Seeks answers to why she’s barred from Shore Park after playing there as little child

Shore Park is one of the Village of Pelham Manor’s gems, a beautiful showcase on the Long Island Sound. For many children, families and adults it is a popular and enjoyable place to spend a day or a few hours. Upon visiting the park, you can find kids laughing and playing on the playground, dogs running around, boats passing by on the water and people walking the path that circles the park.

However, a debate exists regarding access to this public space. Some Village of Pelham residents finds it to be unfair that they are prohibited from using the park for their recreation. Since these citizens pay taxes and are considered to live in the same town, they find it unjust that this park is exclusively for those who reside in the Manor.

I am among those who believe all Pelham residents should have access to Shore Park. Living in Pelham Manor as a child and later moving to the Village of Pelham has given me a lot of insight into the issue.

I believe that all of the children of Pelham should be entitled to the same experiences I had at the park and that possessing these memories is an essential part of one’s Pelham childhood. Open entry for Pelham residents to this park should be imperative since our town is based around community togetherness, and public parks do a great part to promote this ideal. Quite frankly, I find it ridiculous that access is restricted, and now that I live in the Village of Pelham, it is deeply disappointing that I am no longer allowed to visit one of my favorite spots in the town. 

Unfortunately, this matter and a change in the access policy are beyond anyone in the town’s control. What is unknown to many—as well as to myself before I began to research this topic—is that this debate is something that originated in 1920s. The issue of Shore Park access runs far back in Pelham’s history, and changing who can use it is a great deal more complex than one may think.

Since the early 1870s, Pelham residents had wished for easy public access to the Long Island Sound. In the late 1890s, Adele Stevens Allen purchased underwater lands extending into the sound from the State of New York. However, when new landowners came to the area, they sued the town, causing Pelham residents to be left with no easy access to the sound for more than two decades. 

On July 27, 1928, Frederick Allen of Bolton Priory, who owned a large tract of land that the Village of Pelham Manor hoped to acquire, promised to dedicate a portion of this land grant if the park could be restricted for the exclusive use of the residents of Pelham Manor. Many individuals debated the legality of this matter and whether or not this was possible until permission for the purchase of the seven acres for $66,662.91 was granted.

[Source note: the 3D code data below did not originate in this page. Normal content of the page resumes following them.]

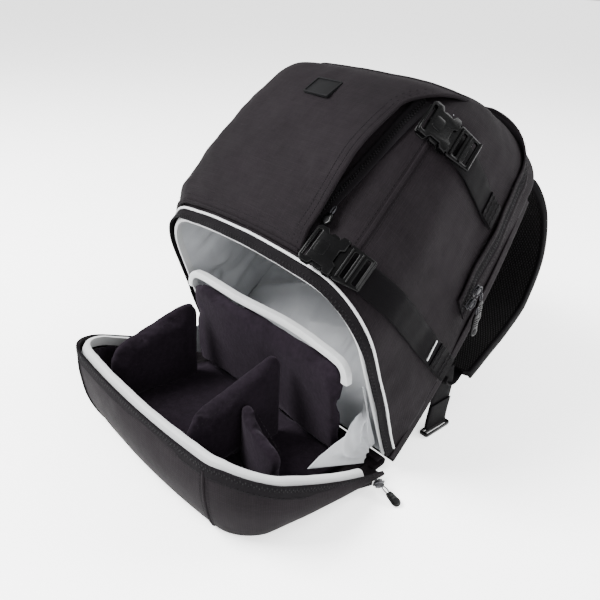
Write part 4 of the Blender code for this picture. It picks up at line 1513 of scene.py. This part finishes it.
def build_harness():
    def width(t):
        return 0.060 * (1 - 0.30 * max(0.0, t - 0.6) / 0.4)

    for title, sign in SIDES:
        frames = []
        for t in steps(110):
            p, _, side, n = harness_frame(t, sign)
            # the normal points away from the bag's back
            frames.append((p, side, n if n.y > 0 or n.z > 0 else -n))
        core = ribbon("shoulder_pad_" + title, frames, width, 0.0105, MESH, crown=0.0012)
        refine(core)
        fit(core, "pack", "mesh", "shoulder_strap_" + title, fill=0.7)
        for k, edge in enumerate((-1, 1)):
            shape = []
            for t, (p, side, n) in zip(steps(110), frames):
                shape.append((p + side * (edge * (width(t) / 2 - 0.0005)), n, side * edge))
            trim = ribbon("shoulder_edge_" + title + str(k), shape, 0.0125, 0.0030, WEB, crown=0.0008)
            fit(trim, "pack", "webbing")
        center = [(p + n * 0.0068, side, n) for p, side, n in frames[4:-2]]
        fit(ribbon("shoulder_web_" + title, center, 0.025, 0.0018, WEB), "pack", "webbing")
        places = []
        for t in steps(30):
            p = along(HARNESS_LINK, t)
            run = along(HARNESS_LINK, min(1, t + 0.02)) - along(HARNESS_LINK, max(0, t - 0.02))
            run = Vector((sign * run.x, -run.y, run.z))
            side = Vector((1, 0, 0)) - run * (run.x / run.length_squared)
            places.append((Vector((sign * p.x, -p.y, p.z)), side, side.cross(run)))
        fit(ribbon("shoulder_link_" + title, places, 0.025, 0.0019, WEB), "pack", "webbing")
        build_tail(title, sign)
    build_handle()


def build_tail(title, sign):
    """The webbing that comes down from the pack's corner, with its tri-glide on the floor."""
    x, y = sign * 0.150, HINGE_Y + 0.104
    out = Vector((sign, 0, 0))
    places = []
    for t in steps(40):
        sway = 0.0016 * math.sin(t * 5.0)
        places.append((Vector((x + sign * sway, y, span(0.086, 0.0078, t))), REARWARD, out))
    tail = ribbon("tail_web_" + title, places, 0.0375, 0.0020, WEB, WORLD, 0.0003)
    fit(tail, "pack", "webbing", "strap_tail_" + title)
    doubled = [(p + out * 0.0023, side, n) for p, side, n in places[22:]]
    fit(ribbon("tail_web_layer_" + title, doubled, 0.0365, 0.0018, WEB, WORLD), "pack", "webbing")
    slots = [rounded(-0.0195, low, 0.0195, low + 0.0032, 0.0010)[::-1] for low in (-0.0042, 0.0010)]
    place = Matrix.Translation((x, y, 0.0038)) @ TURN_Z
    outlines = [block(0.0230, 0.0060, 0.0030), *slots]
    glide = plate("tri_glide_" + title, outlines, 0.0050, PLASTIC, place, 0.0014)
    fit(glide, "pack", "buckle_plastic", "strap_adjuster_" + title)


def build_handle():
    """A haul loop of doubled webbing, hanging plumb behind the top."""
    places = []
    for t in steps(48):
        c, s = math.cos(math.pi * t), math.sin(math.pi * t)
        places.append((Vector((0.045 * c, 0.0, -0.003 - 0.042 * s)), REARWARD, Vector((c, 0, -s))))
    loop = ribbon("haul_loop", places, 0.0085, 0.0068, WEB, pivot("grab_handle_swing"), 0.0006)
    fit(loop, "handle", "webbing", "grab_handle")


def build_back():
    """Spacer-mesh back panel with two padded fields and a bound edge."""
    def back_point(u, v):
        h = span(0.008, shoulder_height(0) - 0.003, v)
        half = half_at(h) - 0.003
        puffed = 0.0022 * ease(min(u, 1 - u, v, 1 - v) / 0.10)
        return Vector((span(-half, half, u), 0.0055 + puffed, h))

    fit(grid("back_mesh", back_point, 60, 70, MESH, 0.0080), "pack", "mesh", "back_panel")
    ts = steps(60)
    edge = [back_point(0.0, t) for t in ts] + [back_point(t, 1.0) for t in ts[1:]]
    edge += [back_point(1.0, 1 - t) for t in ts[1:]]
    # a bound strip closes the joint between the panel and the shell
    high = shoulder_height(0) - 0.002
    side = [Vector((half_at(h) + 0.0006, 0.0010, h)) for h in (span(0.010, high, t) for t in steps(50))]
    path = list(side)
    for t in steps(40)[1:-1]:
        path.append(Vector((span(half_at(high), -half_at(high), t), 0.0010, high + 0.0012)))
    path += [Vector((-p.x, p.y, p.z)) for p in reversed(side)]
    places = []
    for i, p in enumerate(path):
        run = path[min(len(path) - 1, i + 1)] - path[max(0, i - 1)]
        places.append((p, REARWARD, run.cross(REARWARD)))
    fit(ribbon("back_joint_strip", places, 0.0125, 0.0020, CLOTH), "pack", "shell")
    lifted = [p + REARWARD * 0.0035 for p in edge]
    fit(tube("back_edge_cord", lifted, 0.0030, WEB), "pack", "webbing")
    fields = (
        ("back_cushion", "back_pad", 0.122, 0.313, 0.011),
        ("lumbar_cushion", "lumbar_pad", 0.036, 0.110, 0.013),
    )
    for name, node, h0, h1, thick in fields:
        def pad_point(u, v, h0=h0, h1=h1, thick=thick):
            x = span(-0.122, 0.122, u)
            channel = 0.0035 * math.exp(-((x / 0.012) ** 2))
            return Vector((x, 0.0112 + thick / 2 - channel, span(h0, h1, v)))

        pad = grid(name, pad_point, 40, 30, MESH, thick * 0.86)
        puff(pad, 0.005, 3.0, 0.006)
        fit(pad, "pack", "mesh", node, fill=0.6)


build_camera()
build_stage()
build_shell()
build_lining()
build_pack_rim()
build_seams()
build_cover()
build_opening_zip()
build_main_zip()
build_compression()
build_tray()
build_interior()
build_gussets()
build_hinge_strip()
build_back()
build_harness()
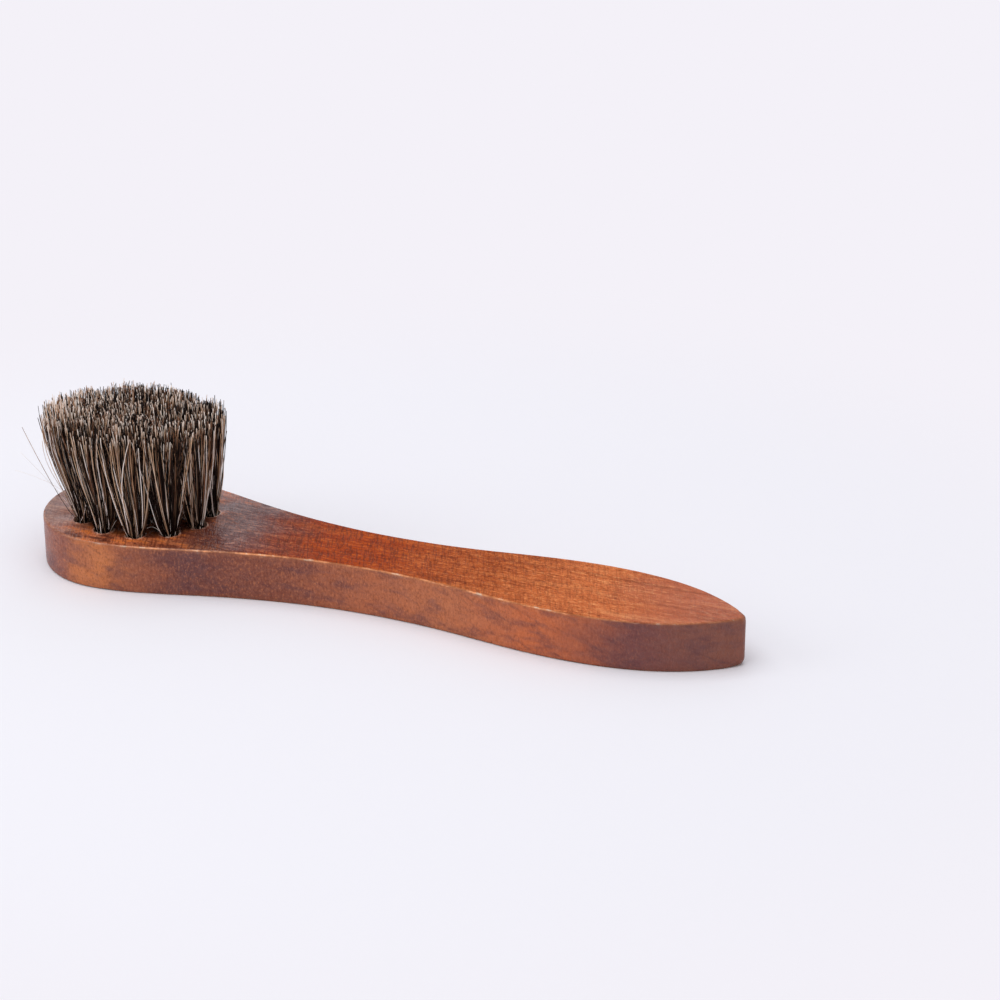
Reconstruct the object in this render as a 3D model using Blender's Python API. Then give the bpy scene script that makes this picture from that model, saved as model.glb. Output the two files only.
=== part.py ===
"""Shoe polish applicator brush: a flat wooden handle whose round head holds tufts of horsehair.

Each tuft is folded in half round a short flat wire and driven into a blind hole, where the wire's
ends bite into the wood. The brush lies on its flat back with the bristles up. +X runs from the
head to the pointed tip, +Z runs up through the bristles, and the origin is on the underside,
halfway along the brush.
"""

import math

import bmesh
import bpy
from mathutils import Matrix, Vector
from mathutils.geometry import interpolate_bezier

# Board: lengths between the stations of its outline, and its widths there
HEAD_END_TO_NECK = 0.086
NECK_TO_GRIP = 0.0468
GRIP_TO_TIP = 0.0367
HEAD_WIDTH = 0.0404
NECK_WIDTH = 0.0180
GRIP_WIDTH = 0.0264
BOARD_THICKNESS = 0.0115
TIP_RADIUS = 0.0018
TIP_HALF_ANGLE = math.radians(42.4)
EDGE_ROUNDING = 0.0007

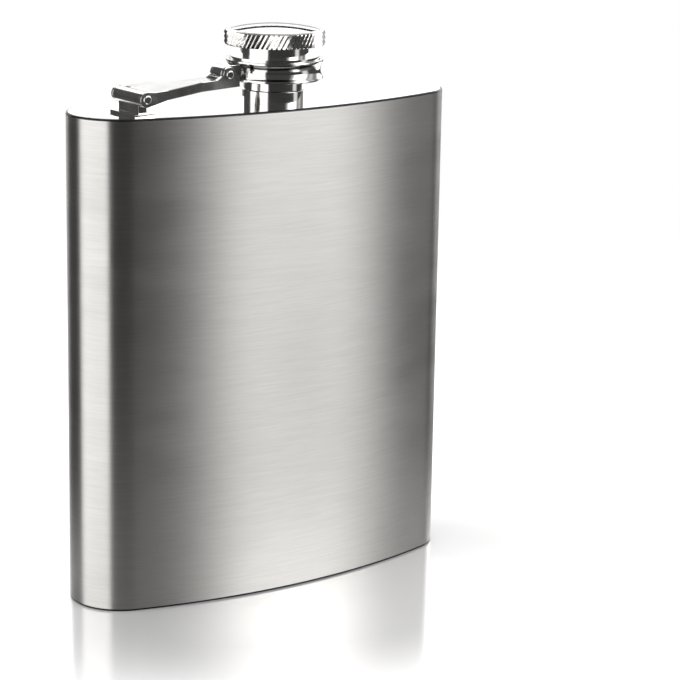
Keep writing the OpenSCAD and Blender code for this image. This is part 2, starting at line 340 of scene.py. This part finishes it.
def new_material(name):
    """An empty material, with its node tree and its output."""
    material = bpy.data.materials.new(name)
    material.use_nodes = True
    tree = material.node_tree
    tree.nodes.clear()
    output = add_node(tree, "ShaderNodeOutputMaterial")
    return material, tree, output


def make_brushed_stainless():
    """304 stainless sheet, belt-brushed round the body: level streaks that blur reflections up and down."""
    material, tree, output = new_material("brushed_stainless")
    place = add_node(tree, "ShaderNodeTexCoord").outputs["Object"]
    # Streaks 9 mm long and 0.3 mm high. Real grit lines are finer, but would not show.
    streak_place = add_node(
        tree, "ShaderNodeMapping", Vector=place, Scale=(per(9.09), per(9.09), per(0.303)))
    streaks = add_node(
        tree, "ShaderNodeTexNoise", Vector=streak_place.outputs[0], Scale=1.0, Detail=3.0, Roughness=0.6)
    # Broad, faint unevenness of the brushing, 25 mm long and 6 mm high
    pass_place = add_node(tree, "ShaderNodeMapping", Vector=place, Scale=(per(25), per(25), per(6.25)))
    passes = add_node(tree, "ShaderNodeTexNoise", Vector=pass_place.outputs[0], Scale=1.0, Detail=2.0)
    # Speckle of the belt's grit
    grit = add_node(tree, "ShaderNodeTexNoise", Vector=place, Scale=per(0.357), Detail=2.0)
    tone = add_node(
        tree, "ShaderNodeMapRange", Value=streaks.outputs[0],
        From_Min=0.25, From_Max=0.75, To_Min=0.0, To_Max=1.0)
    colour = add_node(
        tree, "ShaderNodeMix", {"data_type": "RGBA"},
        i0=tone.outputs[0], i6=linear("#C6C4C1"), i7=linear("#D2D0CD"))
    rough = add_node(
        tree, "ShaderNodeMapRange", Value=passes.outputs[0],
        From_Min=0.3, From_Max=0.7, To_Min=0.33, To_Max=0.39)
    height = add_node(
        tree, "ShaderNodeMath", {"operation": "MULTIPLY_ADD"},
        i0=grit.outputs[0], i1=0.35, i2=streaks.outputs[0])
    bump = add_node(tree, "ShaderNodeBump", Height=height.outputs[0], Strength=0.35, Distance=0.02 * MM)
    grain = add_node(tree, "ShaderNodeCombineXYZ", X=0.0, Y=0.0, Z=1.0)
    steel = add_node(
        tree, "ShaderNodeBsdfPrincipled", Base_Color=colour.outputs[2], Metallic=1.0,
        Roughness=rough.outputs[0], Anisotropic=0.9, Normal=bump.outputs[0], Tangent=grain.outputs[0])
    tree.links.new(steel.outputs[0], output.inputs[0])
    return material


def make_polished_stainless(name, colour_low, colour_high, roughness, bump_strength):
    """Stainless steel, turned or pressed and then buffed: a mirror with faint buffing haze."""
    material, tree, output = new_material(name)
    place = add_node(tree, "ShaderNodeTexCoord").outputs["Object"]
    # Buffing haze in patches of 4 mm
    haze = add_node(tree, "ShaderNodeTexNoise", Vector=place, Scale=per(4), Detail=3.0)
    # Buffing lines and fine pits
    buff = add_node(tree, "ShaderNodeTexNoise", Vector=place, Scale=per(0.4), Detail=2.0)
    colour = add_node(
        tree, "ShaderNodeMix", {"data_type": "RGBA"},
        i0=haze.outputs[0], i6=linear(colour_low), i7=linear(colour_high))
    rough = add_node(
        tree, "ShaderNodeMapRange", Value=haze.outputs[0],
        From_Min=0.3, From_Max=0.7, To_Min=roughness * 0.7, To_Max=roughness * 1.3)
    bump = add_node(
        tree, "ShaderNodeBump", Height=buff.outputs[0], Strength=bump_strength, Distance=0.01 * MM)
    steel = add_node(
        tree, "ShaderNodeBsdfPrincipled", Base_Color=colour.outputs[2], Metallic=1.0,
        Roughness=rough.outputs[0], Normal=bump.outputs[0])
    tree.links.new(steel.outputs[0], output.inputs[0])
    return material


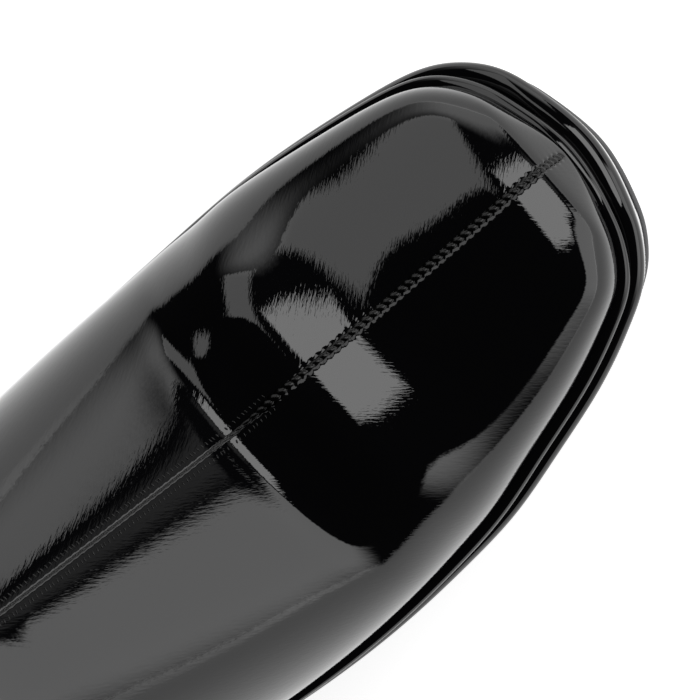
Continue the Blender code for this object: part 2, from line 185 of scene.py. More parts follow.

The property ‘shall be utilized for the purpose of a public park for the residents of the Village of Pelham Manor exclusively…’

— The Pelham Sun

In 1929, the Village of Pelham Manor was able to convince Adele Stevens Allen to sell her interest in the underwater lands to the village for $57,860 so that it could expand the park and have water access for the leisure of residents. 

When Allen sold the property to the village, she included a restriction on it so that the property “shall be utilized for the purpose of a public park for the residents of the Village of Pelham Manor exclusively,” the only exceptions being that it could be sold to the New York Athletic Club or to Augustus V. H. Ellis due to both parties owning adjacent land.

Hence, Pelham Manor is legally required to continue to restrict the use of Shore Park to only those residing in the village, in order to preserve the 1929 contract and deed restriction that allowed the ownership of the underwater property on which most of Shore Park is built.

Although I believe all residents of the Town of Pelham, regardless of whether they live in the Village of Pelham or Pelham Manor, should have the right to reap the benefits of beautiful Shore Park, it is a matter that is beyond anyone’s control. Legally, it looks impossible to open the park to all Pelham residents.

It would be nice if a solution could be brainstormed in the near future and a loophole could be found that will give Village of Pelham residents use of the park. As of right now, however, the situation is out of anyone’s control, and the question of access to the park will remain to be decided by where they live in town.


“Shore Park To Be Restricted For Residents Of Manor — Frederick H. Allen Makes Concession In Price Asked For Shorefront Property,” The Pelham Sun, July 27, 1928, p. 12, col. 1.  

“Manor To Acquire Shorefront Land For Village Park,” The Pelham Sun, June 3, 1927, p. 1, col. 1. 

[Untitled], The Pelham Sun, March 17, 1932, p. 12, col. 2.  

“Manor Board Approves Bond Issue For Park — Trustees Approve Purchase of Seven Acres On Shore For $66,662.91 — Sherman Files Report,” The Pelham Sun, April 5, 1929, p. 15, col. 3.